7000 US and NATO bombing sorties during the illegal “kinetic military action” last year is “respecting Libya’s sovereignty”?
Hey mulp ,Obama cares about Libya’s sovereignty just as it cares about that of Pakistan and a plethora of other national drone depositories .You know ,that’s about as much as he respects our civil liberties in every conceivable area from speech ,to privacy ,to jurisprudence ,to label any form of dissent as terrorism and just whack us .
His Mideast policy is in strict conformance to that of Israel .The pubs are going to Carterize O on this embassy issue until it’s over .So instead of wasting your time with more pitiful defenses of this nothingburger ,check out Webster tarply’s theory that O has been framed via the movie and subsequent events .It might be well-reasoned bullshit ,but it makes more sense than your prattle .
Good points, Kevin. It looks like Obama’s “built legal structure and safeguards” have made what was once illegal under the Bush II admin, now legal [under the future Bush III admin].
I also liked how Obama (and the conservaDem media, for that matter) had sloughed off his Rose Garden remarks, from 9/12/12, as confusion. Here’s the transcript (and video).
The way I understand it, he blames both that stupid “Innocence of Muslims” video and terrorism for the attack. When he says “denigrate the religious beliefs of others,” close to the beginning, he was obviously implying the video. But then, at the end, he lumped 9/11/01, the Afghanistan and Iraq wars, and the Benghazi attack all together as “acts of terror.” (Verwee, verwee clever, you wascally Obama, you. Since Womney isn’t a stickler for details, this was a clear invitation for him to lead with his chin (and he did).)

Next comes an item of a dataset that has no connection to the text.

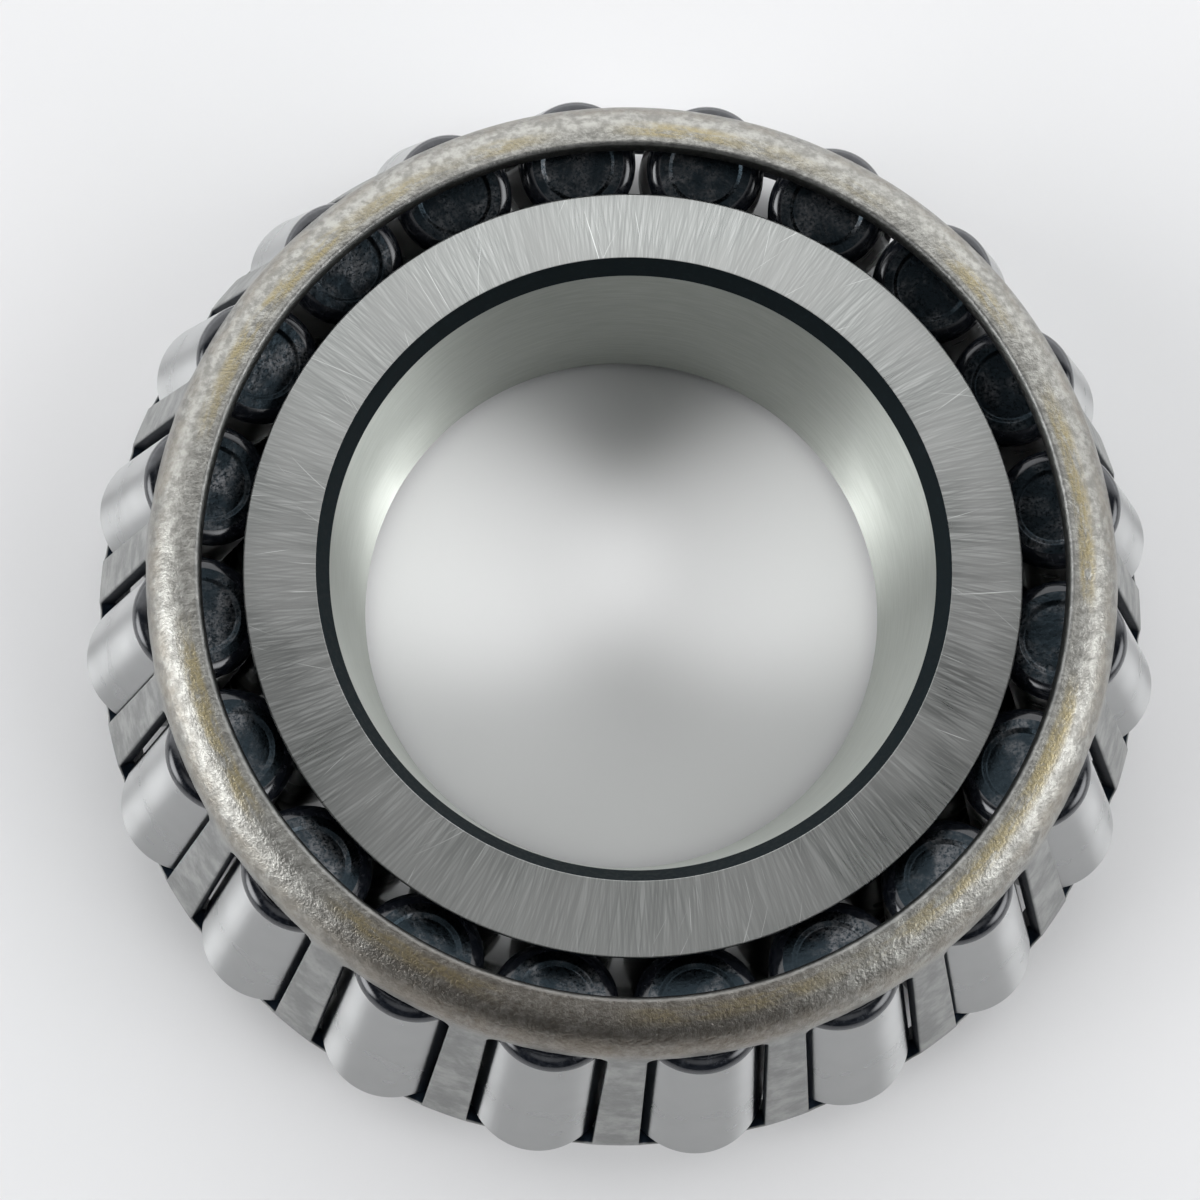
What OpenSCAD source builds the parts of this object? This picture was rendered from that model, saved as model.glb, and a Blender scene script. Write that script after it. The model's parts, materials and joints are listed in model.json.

So while, for the past ten years, a high percentage of teabaggers have been clueless to who had attacked us on 9/11 (thanks to Bush and his propaganda media for blaming Iraq), now, a high percentage of bluedoggers are clueless to what happened in Benghazi (thanks to Obama, UN Amb. Rice, Carney and their propaganda media for blaming that stupid video). And globalization continues to march on, and on…

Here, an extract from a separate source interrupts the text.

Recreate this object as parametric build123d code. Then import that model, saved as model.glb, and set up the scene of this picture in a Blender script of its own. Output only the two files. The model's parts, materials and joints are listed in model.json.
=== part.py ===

Those who aspire to “run” things, mulp, ought be seen, by the rest of us, to be potentially dangerous to civil society.
On occasion, in our society, someone such as Franklin Roosevelt, who was willing to squeeze his own class just a mite, might possibly be “promoted” to the very “top”.
Possibly Carter was of that ilk, though there is question. Possibly JFK “rose” to that level … but the “history” is muddled and too much hero worship surrounds what actually happened and what is presumed might have happened (angryspittle’s comment @ 8, hints at the confusions, the “understandings” among “the people”, of the “lessons” of JFK’s “term” in office …)
Nonetheless, given Obama’s cunning and contrived appeal to something better, especially in juxtaposition to his predecessor, at the very least, Obama has behaved as a pusillanimous fabulist, and with his deceits, prevarications, and his austeritarian policies and authoritarian pronouncements and behavior, he appears, more and more, the sociopath, bereft of essential empathy, conscience, and concern for the consequence for others of his “policies” and polemics.
All of which makes abundantly clear that the people have NO EFFECTIVE means of protecting themselves from the most dangerous of assaults from within society, from within the nation … that the Rule of Law, the Bill of Rights, and the Constitution itself, mean NOTHING to the political class, of which Obama is a part, and likewise, NOTHING to the corporate, monied class, whom the political class serve with vigor and alacrity … both aspects of the ruling class helped along by a “media”, which kowtows to and propagandizes for those with unlimited wealth and unrestrained power … those who just, conveniently, happen to “own” the media, and control whatever pretend, remaining vestiges of “democracy” as may be fobbed off on a deliberately uninformed and economically threatened populace.
Clearly, the “leadership”, those who would rule, in our society are drawn to the despotic “end”, although only W mused aloud what they all consider, as regards dictatorship … and any who perceive “leaders” as “super”, men or women, the public OR the men and women, are not grounded sufficiently, as grown-up human beings, to have any rational grasp upon reality or the meaning of democracy or fundamental principle … of honest human perspective or a mature understanding of the absolute absurdity of such a notion as saviors and supermen.
“Belief”, the unexamined acceptance of notions or ideas, is a most dangerous thing, it is the aspect which the rulers seek to manipulate to their own selfish ends … that any of the many embrace ideas inimical to their own well-being is a measure of a society much oppressed and sorely abused.
DW
As I’ve said too many times to count, people like Nancy Pelosi and the rest of the DNC simply can not have a rightwing “Culture of Corruption” without a rewarding, enabling, shielding, and defending “Culture of Spineless Complicity/Complacency” directly in the nearest bipartisan mirror. I used to sit here and think, “How in the hell do these wretched Hockacrats sleep at night?” when I realized such things as guilt, blame, responsibility, and accountability require a conscience. And that was the first thing Democrats hocked and pawned in their hunka-hunka burning love with their Republican stalkers.
So amazing that this is so true. Preznit is a mortal threat to the rest of us, poorly disguised as someone who “cares.”
sorry, my @25 was a reply to Ddub @23
Lost in all this cogent and important discussion is that the prompt for it came from a comedian not a MSM Fourth Estate journalist. We are so screwed.
There is nothing quite so dangerous as a sociopath ascending to the presidency with the rhetoric of a populist Democrat.